Credo inoltre che sia compito soprattutto di noi psichiatri, psicologi e psicoterapeuti ma anche dei medici di medicina generale, assistenti sociali ed infermieri illustrare meglio anche le possibilità e l’articolazione del sostegno dei soggetti a rischio, che va dagli aiuti finanziari (di tante benemerite cooperative ed istituzioni) e sociali, al supporto affettivo, alla terapia farmacologica e psicologica fino, nei casi più gravi, al ricovero ospedaliero. Si tratta di prendersi cura dell’individuo, aiutarlo a sentirsi correttamente percepito ed accettato nella sua disperazione, a superare sentimenti di vergogna che lo isolano ed a sviluppare invece nuovi sentimenti e legami di appartenenza ad un gruppo e soprattutto assisterlo con rispetto nel suo tanto difficile quanto necessario tentativo di dare senso alla sua drammatica vicenda per poter riannodare il delicato filo della propria esistenza.

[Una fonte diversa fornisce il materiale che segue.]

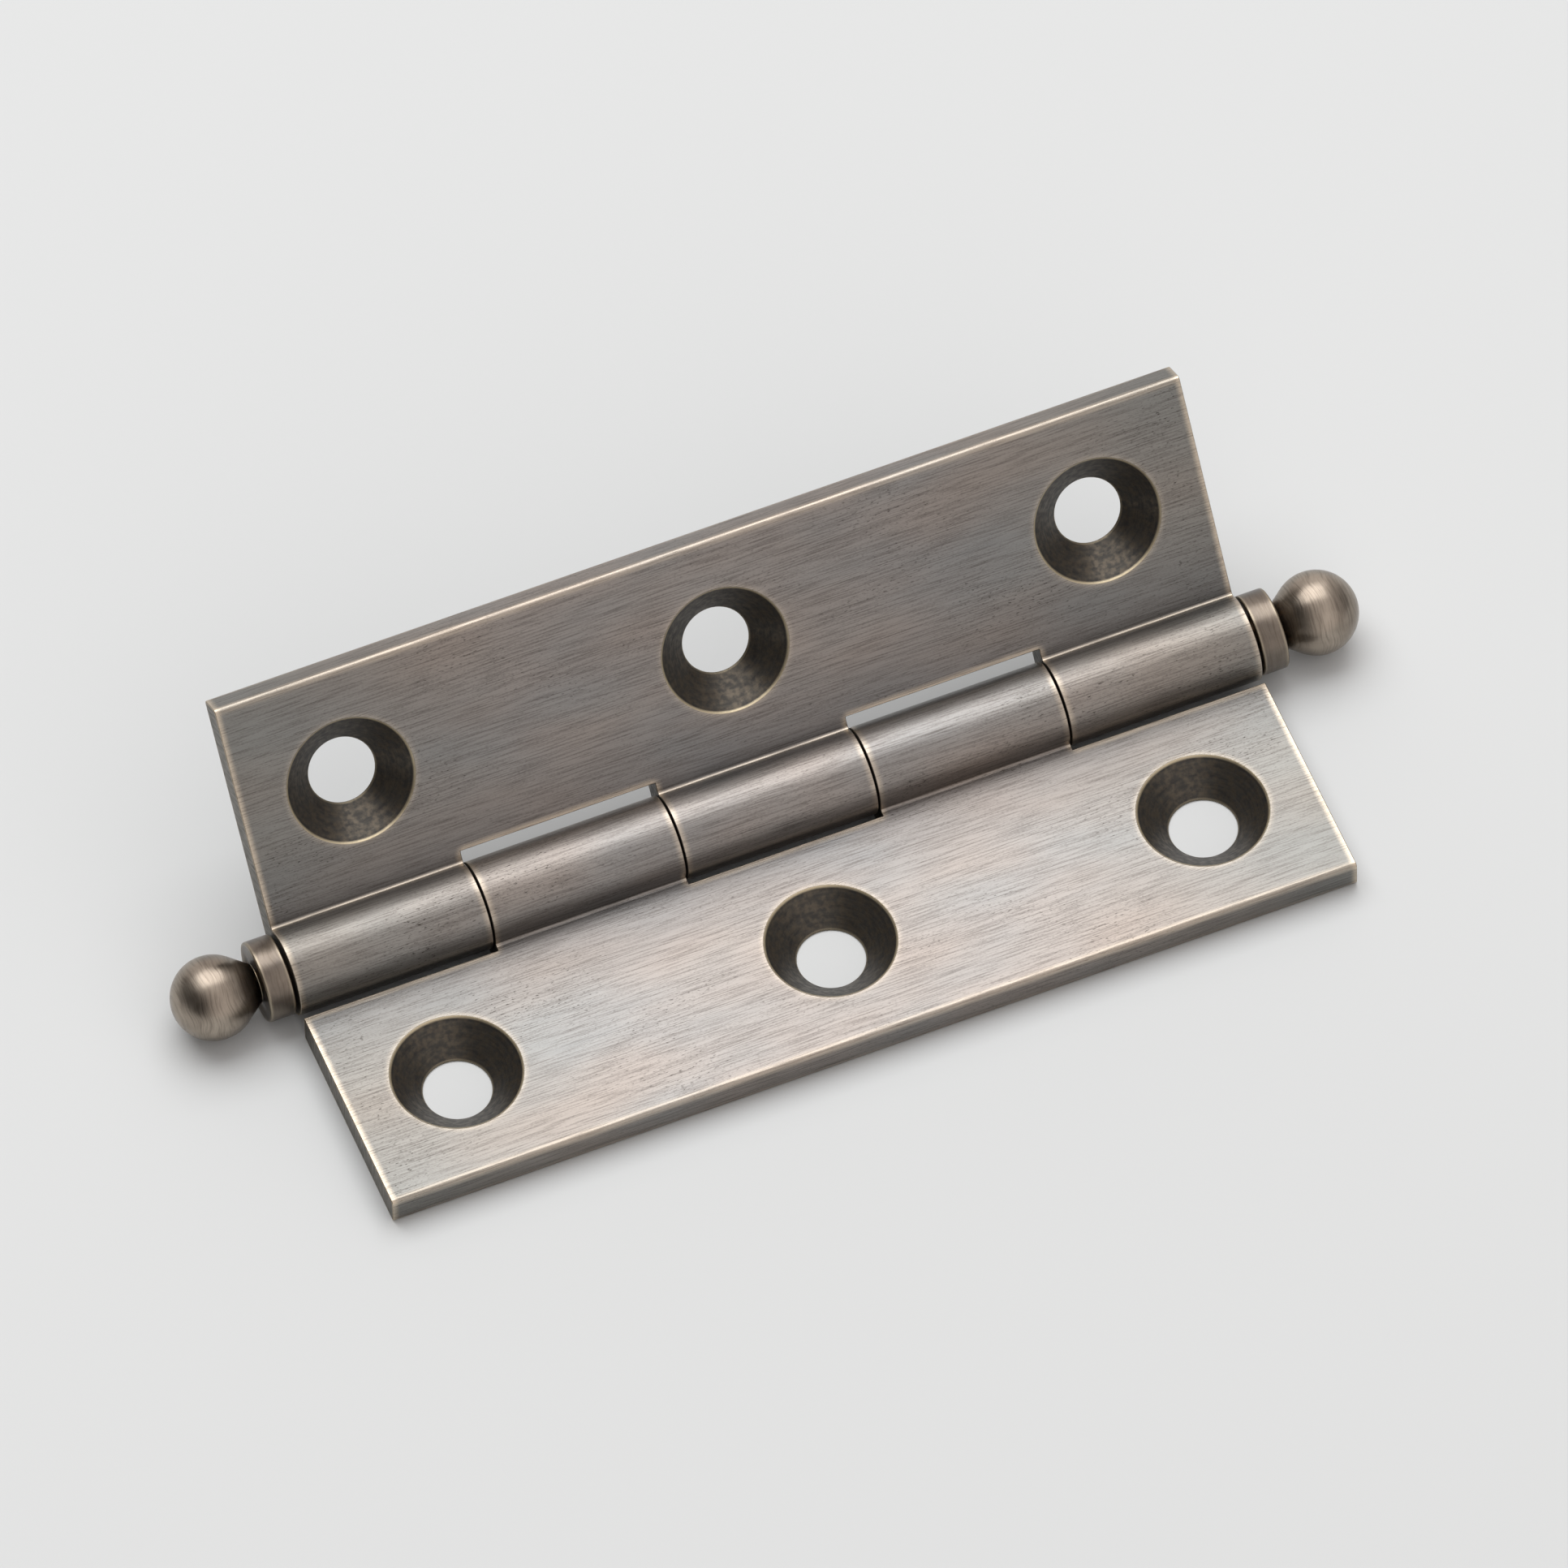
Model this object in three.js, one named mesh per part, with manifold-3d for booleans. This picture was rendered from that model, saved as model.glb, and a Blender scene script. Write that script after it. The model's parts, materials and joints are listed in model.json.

Il più efficace trattamento ed il più appassionato prendersi cura della persona finanziariamente e psicologicamente bisognosa devono tuttavia anch’essi far i conti con quella libera volontà di cui parlavo prima. Ognuno di noi ha come sua ultima possibilità di scelta quella della morte. Una scelta che proviene dalla nostra libertà e che, indipendentemente dalle nostre personali convinzioni professionali, etiche e religiose, va rispettata. La speranza di ognuno di noi è però, credo, di non doversi mai trovare in un simile dilemma e, se vi dovessimo entrare, di aver la forza di chiedere aiuto per uscirne. La dignità, spesso invocata nei drammatici messaggi d’addio di alcuni suicidi, cela forse un inflessibile  sentimento di vergogna, che purtroppo rischia di isolare, opprimere ed annientare. La vergogna, che può  essere la forma di rispetto più elevato. (Goethe, Gli anni di pellegrinaggio di Wilhelm Meister), può però divenire anche un tiranno crudele che tutto in noi svaluta e disprezza (Wurmser, La maschera della vergogna).

È forse il nostro più difficile compito in questi drammatici momenti di crisi aiutare noi stessi ed il nostro vicino a superare l’insidioso muro della vergogna per aprirsi ad una concreta speranza di solidarietà.